▸ **DATA EXCERPT**:
....

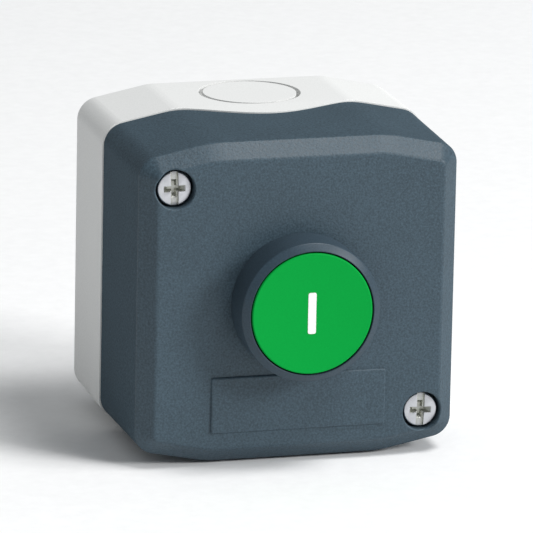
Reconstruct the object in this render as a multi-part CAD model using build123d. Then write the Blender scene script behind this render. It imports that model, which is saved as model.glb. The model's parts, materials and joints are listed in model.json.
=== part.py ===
from build123d import *

import math
import os

# One-button wall station: a plastic case in two halves, a flush push button in the cover
# and a contact block on the base. All sizes are in millimetres.
#
# Every piece is drawn on the bench, where X is right, Y is up and Z runs from the wall
# towards the user. STAND then turns the piece up against the wall: the back face lies in
# the plane y = 0, the button faces -Y and +Z is up.
STAND = Rot(90, 0, 0)

# Case outline, as seen from the front
CASE_W = 68.0
CASE_H = 68.0
VERTEX_X = 18.6                  # half the flat length of the top and bottom edges
SLOPE = math.radians(11.5)       # fall of the outline from there to the corners
CORNER_R = 5.0
BASE_VERTEX_R = 10.0
COVER_VERTEX_R = 24.0
MIN_INNER_R = 0.8

# Case depth, measured from the wall
CASE_D = 53.0
SEAM = 22.8                      # seam between base and cover at the sides
SEAM_CREST = 29.6                # the seam bows forward round the cable entries
BOW_HALF_W = 22.0
BEVEL_RUN = 3.3
BEVEL_D = 3.1
BASE_DRAFT = 0.8                 # degrees
COVER_DRAFT = 0.6                # degrees
RIM_STEP = 0.3                   # the base's rim stands this far outside the cover
SEAM_GAP = 0.05
BACK_EDGE_R = 0.5
WALL = 2.5
FLOOR = 2.5
FACE_BACK = CASE_D - WALL
CREASE = CASE_D - BEVEL_D
CREASE_R = 0.6
FACE_EDGE_R = 1.2

# Cover screws, and the sealing loop that passes inside them
SCREW_PLACES = [(-26.4, 24.7), (26.4, -24.7)]
SCREW_R = 1.95
SCREW_HOLE_R = 2.3
SCREW_HEAD_R = 3.55
SCREW_HEAD_H = 2.6
SCREW_CROWN = 0.9
SCREW_SLOT = 1.2                 # width and depth of the slot
SCREW_CROSS_L = 4.4
COUNTERBORE_R = 4.05
COUNTERBORE_EDGE_R = 0.25
SCREW_SEAT = 48.6
SEAL_RING_H = 0.9
SCREW_END = 13.0
TUBE_R = 5.25
KEEP_OFF = 5.4                   # sealing loop's distance from a screw's axis
CORNER_BLOCK = 20.0              # reaches from a screw's axis to beyond the case's corner
LIP_INSET = 2.9
LIP_T = 2.0
LIP_START = 20.5
LIP_END = 32.0
GASKET_H = 2.2
SKIRT_GAP = 0.2
SKIRT_T = 1.0
SKIRT_START = 30.5
FLANGE_T = 1.8
INSERT_R = 2.9
INSERT_BORE_R = 1.97
INSERT_START = 13.2
INSERT_GAP = 0.2
INSERT_GROOVE_D = 0.4
INSERT_GROOVE_HALF_H = 0.8
PILOT_START = 10.5

# Cable entries, one in the top wall and one in the bottom wall
ENTRY_DEPTH = 12.0
ENTRY_R = 10.6
ENTRY_DISC_R = 9.7
ENTRY_GROOVE = 1.6

# Wall screw holes, on the diagonal that the cover screws leave free
WALL_HOLES = [(19.0, 27.0), (-19.0, -27.0)]
WALL_HOLE_R = 2.15
WALL_BOSS_R = 4.2
WALL_BOSS_H = 1.5
WALL_PAD_R = 6.0                 # flat pad round each hole on the back

# Shallow pockets in the back, between a rim and a cross of ribs
POCKET_D = 0.8
POCKET_RIM = 4.0
POCKET_RIB_W = 5.0
POCKET_CORNER_R = 1.0

# Label field moulded on the face
LABEL_W = 36.8
LABEL_H = 11.8
LABEL_Y = -20.9
LABEL_PROUD = 0.45
LABEL_CORNER_R = 0.5
LABEL_EDGE_R = 0.4

# Push-button head, for the standard 22.5 mm hole
HOLE_R = 11.25
BARREL_R = 11.1
BARREL_END = 40.0
BARREL_FLOOR = 42.0
BEZEL_R = 14.5
BEZEL_TOP = CASE_D + 9.3
BEZEL_MOUTH_R = 12.9
BEZEL_FLOOR = CASE_D + 2.0
BEZEL_EDGE_R = 0.9
BEZEL_LIP_R = 0.25
BORE_R = 9.3
STEM_HOLE_R = 2.75
KEY_W = 3.0
KEY_REACH = 12.4
KEY_START = 50.6
KEY_CLEARANCE = 0.15
NUT_R = 14.2
NUT_BORE_R = 11.12
NUT_H = 4.8
NUT_NOTCHES = 8
NUT_NOTCH_W = 3.0
NUT_NOTCH_D = 1.4
NUT_NOTCH_ROOF = 2.0
NUT_EDGE = 0.4
GROOVE_R = 10.4
GROOVE_START = 53.8
GASKET_RECESS_IN = 11.5
GASKET_RING_IN = 12.5            # clears the locating key
GASKET_RING_OUT = 13.6
GASKET_RING_H = 0.9
RING_SLACK = 0.1                 # of a soft ring in its groove

# Button: cap, symbol and plunger
TRAVEL = 4.3
CAP_R = 12.6
CAP_T = 2.7
CAP_EDGE_R = 0.35
CAP_DISH = 0.45                  # depth of the hollow in the cap's face
CAP_BOSS_R = 5.0
CAP_BOSS_H = 1.0
SYMBOL_W = 1.7
SYMBOL_H = 8.6
SYMBOL_DEPTH = 0.6
SYMBOL_PROUD = 0.04
PLUNGER_R = 9.24
PLUNGER_DISC_T = 2.2
PLUNGER_SKIRT_R = 7.9
PLUNGER_SKIRT_END = 48.0
STEM_R = 2.4
STEM_END = 34.0
CLIP_R = 3.7
CLIP_START = 38.8
CLIP_T = 0.8
CLIP_GROOVE_R = 1.9
CLIP_MOUTH = 2.8
BUTTON_SPRING_R = 5.4
BUTTON_SPRING_WIRE_R = 0.4
CAP_BASE = BEZEL_TOP - CAP_T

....

Extract all lines as given.

▸ **OUTPUT OF THE TASK**:
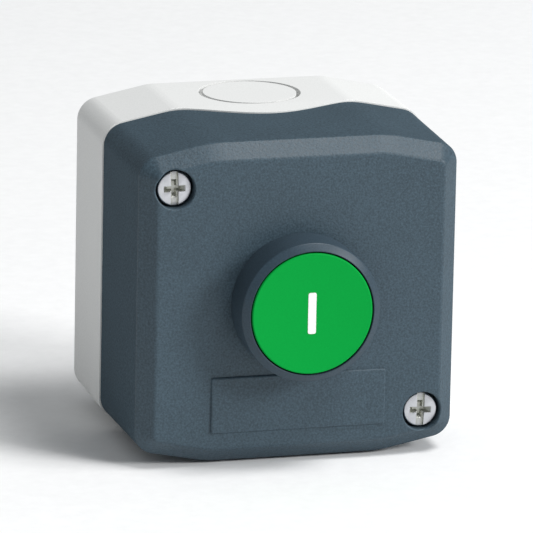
Reconstruct the object in this render as a multi-part CAD model using build123d. Then write the Blender scene script behind this render. It imports that model, which is saved as model.glb. The model's parts, materials and joints are listed in model.json.
=== part.py ===
from build123d import *

import math
import os

# One-button wall station: a plastic case in two halves, a flush push button in the cover
# and a contact block on the base. All sizes are in millimetres.
#
# Every piece is drawn on the bench, where X is right, Y is up and Z runs from the wall
# towards the user. STAND then turns the piece up against the wall: the back face lies in
# the plane y = 0, the button faces -Y and +Z is up.
STAND = Rot(90, 0, 0)

# Case outline, as seen from the front
CASE_W = 68.0
CASE_H = 68.0
VERTEX_X = 18.6                  # half the flat length of the top and bottom edges
SLOPE = math.radians(11.5)       # fall of the outline from there to the corners
CORNER_R = 5.0
BASE_VERTEX_R = 10.0
COVER_VERTEX_R = 24.0
MIN_INNER_R = 0.8

# Case depth, measured from the wall
CASE_D = 53.0
SEAM = 22.8                      # seam between base and cover at the sides
SEAM_CREST = 29.6                # the seam bows forward round the cable entries
BOW_HALF_W = 22.0
BEVEL_RUN = 3.3
BEVEL_D = 3.1
BASE_DRAFT = 0.8                 # degrees
COVER_DRAFT = 0.6                # degrees
RIM_STEP = 0.3                   # the base's rim stands this far outside the cover
SEAM_GAP = 0.05
BACK_EDGE_R = 0.5
WALL = 2.5
FLOOR = 2.5
FACE_BACK = CASE_D - WALL
CREASE = CASE_D - BEVEL_D
CREASE_R = 0.6
FACE_EDGE_R = 1.2

# Cover screws, and the sealing loop that passes inside them
SCREW_PLACES = [(-26.4, 24.7), (26.4, -24.7)]
SCREW_R = 1.95
SCREW_HOLE_R = 2.3
SCREW_HEAD_R = 3.55
SCREW_HEAD_H = 2.6
SCREW_CROWN = 0.9
SCREW_SLOT = 1.2                 # width and depth of the slot
SCREW_CROSS_L = 4.4
COUNTERBORE_R = 4.05
COUNTERBORE_EDGE_R = 0.25
SCREW_SEAT = 48.6
SEAL_RING_H = 0.9
SCREW_END = 13.0
TUBE_R = 5.25
KEEP_OFF = 5.4                   # sealing loop's distance from a screw's axis
CORNER_BLOCK = 20.0              # reaches from a screw's axis to beyond the case's corner
LIP_INSET = 2.9
LIP_T = 2.0
LIP_START = 20.5
LIP_END = 32.0
GASKET_H = 2.2
SKIRT_GAP = 0.2
SKIRT_T = 1.0
SKIRT_START = 30.5
FLANGE_T = 1.8
INSERT_R = 2.9
INSERT_BORE_R = 1.97
INSERT_START = 13.2
INSERT_GAP = 0.2
INSERT_GROOVE_D = 0.4
INSERT_GROOVE_HALF_H = 0.8
PILOT_START = 10.5

# Cable entries, one in the top wall and one in the bottom wall
ENTRY_DEPTH = 12.0
ENTRY_R = 10.6
ENTRY_DISC_R = 9.7
ENTRY_GROOVE = 1.6

# Wall screw holes, on the diagonal that the cover screws leave free
WALL_HOLES = [(19.0, 27.0), (-19.0, -27.0)]
WALL_HOLE_R = 2.15
WALL_BOSS_R = 4.2
WALL_BOSS_H = 1.5
WALL_PAD_R = 6.0                 # flat pad round each hole on the back

# Shallow pockets in the back, between a rim and a cross of ribs
POCKET_D = 0.8
POCKET_RIM = 4.0
POCKET_RIB_W = 5.0
POCKET_CORNER_R = 1.0

# Label field moulded on the face
LABEL_W = 36.8
LABEL_H = 11.8
LABEL_Y = -20.9
LABEL_PROUD = 0.45
LABEL_CORNER_R = 0.5
LABEL_EDGE_R = 0.4

# Push-button head, for the standard 22.5 mm hole
HOLE_R = 11.25
BARREL_R = 11.1
BARREL_END = 40.0
BARREL_FLOOR = 42.0
BEZEL_R = 14.5
BEZEL_TOP = CASE_D + 9.3
BEZEL_MOUTH_R = 12.9
BEZEL_FLOOR = CASE_D + 2.0
BEZEL_EDGE_R = 0.9
BEZEL_LIP_R = 0.25
BORE_R = 9.3
STEM_HOLE_R = 2.75
KEY_W = 3.0
KEY_REACH = 12.4
KEY_START = 50.6
KEY_CLEARANCE = 0.15
NUT_R = 14.2
NUT_BORE_R = 11.12
NUT_H = 4.8
NUT_NOTCHES = 8
NUT_NOTCH_W = 3.0
NUT_NOTCH_D = 1.4
NUT_NOTCH_ROOF = 2.0
NUT_EDGE = 0.4
GROOVE_R = 10.4
GROOVE_START = 53.8
GASKET_RECESS_IN = 11.5
GASKET_RING_IN = 12.5            # clears the locating key
GASKET_RING_OUT = 13.6
GASKET_RING_H = 0.9
RING_SLACK = 0.1                 # of a soft ring in its groove

# Button: cap, symbol and plunger
TRAVEL = 4.3
CAP_R = 12.6
CAP_T = 2.7
CAP_EDGE_R = 0.35
CAP_DISH = 0.45                  # depth of the hollow in the cap's face
CAP_BOSS_R = 5.0
CAP_BOSS_H = 1.0
SYMBOL_W = 1.7
SYMBOL_H = 8.6
SYMBOL_DEPTH = 0.6
SYMBOL_PROUD = 0.04
PLUNGER_R = 9.24
PLUNGER_DISC_T = 2.2
PLUNGER_SKIRT_R = 7.9
PLUNGER_SKIRT_END = 48.0
STEM_R = 2.4
STEM_END = 34.0
CLIP_R = 3.7
CLIP_START = 38.8
CLIP_T = 0.8
CLIP_GROOVE_R = 1.9
CLIP_MOUTH = 2.8
BUTTON_SPRING_R = 5.4
BUTTON_SPRING_WIRE_R = 0.4
CAP_BASE = BEZEL_TOP - CAP_T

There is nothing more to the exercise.